I gave a keynote address at the International Visual Methods conference in Brighton a couple of weeks ago. I’m not planning to publish it in a peer-reviewed journal (thereby hangs a tale, for another time), so I thought I’d post it here instead. It’s not a polished piece, it’s my notes for the lecture, with a few references, and it gets rather vague towards its end… but it’s an attempt to provoke some new thinking about visual research methods so may have some usefulness nonetheless.

You can watch the prezi that accompanies it here.

Its abstract is below; click through at its end to read my notes for the address.

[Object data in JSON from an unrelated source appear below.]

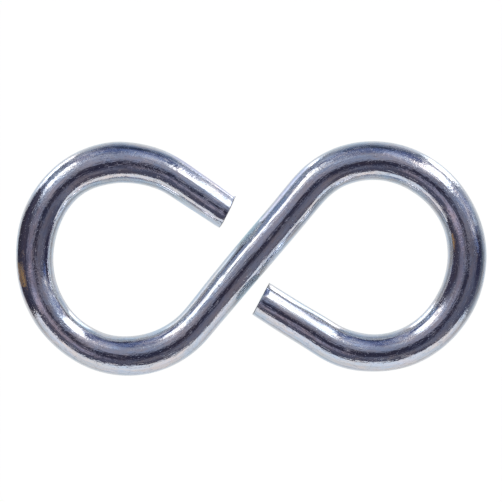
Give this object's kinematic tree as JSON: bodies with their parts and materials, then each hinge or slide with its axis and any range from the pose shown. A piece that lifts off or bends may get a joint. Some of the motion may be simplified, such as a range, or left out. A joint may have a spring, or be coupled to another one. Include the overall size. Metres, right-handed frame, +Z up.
{
  "type": "s hook",
  "caption": "Flat S hook of round plated steel wire, each end curled into a nearly closed eye, for joining chain, rings, cords and spring ends.",
  "frame": {"origin": "middle of the hook's outline, on the plane that the hook lies on, at its underside", "axes": "the hook lies flat, with its wire bent in the XY plane; +X along the hook from the left eye to the right eye, +Y across it, towards the left eye's sheared end; the shank slants up to the right, 50 degrees from +X; +Z up, through the eyes"},
  "size_m": [0.0508, 0.0252, 0.0041],
  "materials": {
    "wire": "bright zinc plating with a faint blue cast on drawn steel wire, mirror-like with fine drawing lines, specks and light scuffs"
  },
  "bodies": {
    "root": {"s_hook": "wire"}
  },
  "joints": []
}
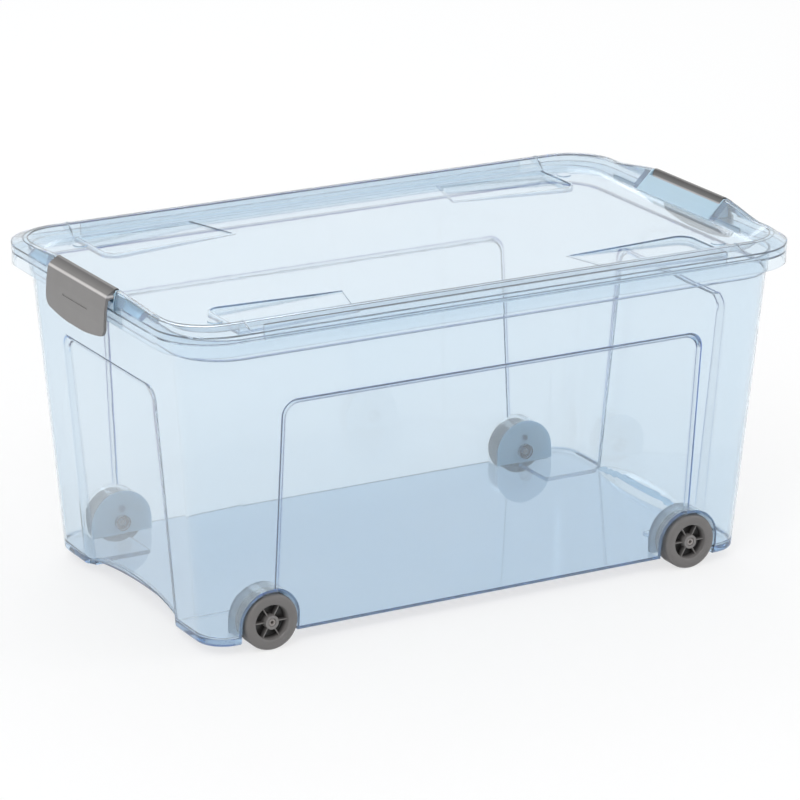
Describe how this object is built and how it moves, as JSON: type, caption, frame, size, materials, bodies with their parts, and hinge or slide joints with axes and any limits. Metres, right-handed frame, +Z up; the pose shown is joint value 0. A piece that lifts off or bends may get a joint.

This lecture will review the current state of visual research methods, discussing both methods for interpreting found visual materials and methods that involve the creation of visual materials as data and as means of disseminating research findings. It will suggest that, while creative experimentation continues, several visual research methods have consolidated and are now relatively mainstream, particularly visual ethnographies, image-elicitation interviews and visual participatory research. It will argue that now, to move forward, visual research methods must engage more fully with the range of issues raised by the fact that so much of contemporary everyday visual culture is mediated by software and, often, delivered by digital hardware. What are the implications of selfies and memes, of YouTube, Vimeo, Pinterest, Snapchat, Twitter, Flickr and Vine, for visual research methods? The lecture will suggest that image-heavy social media platforms raise three methodological questions for visual research methods: questions of scale, of distribution and of practice. The lecture will explore these and suggest that if images are to continue to be taken as useful tools in understanding social life, this may well require a radical expansion of visual research methods.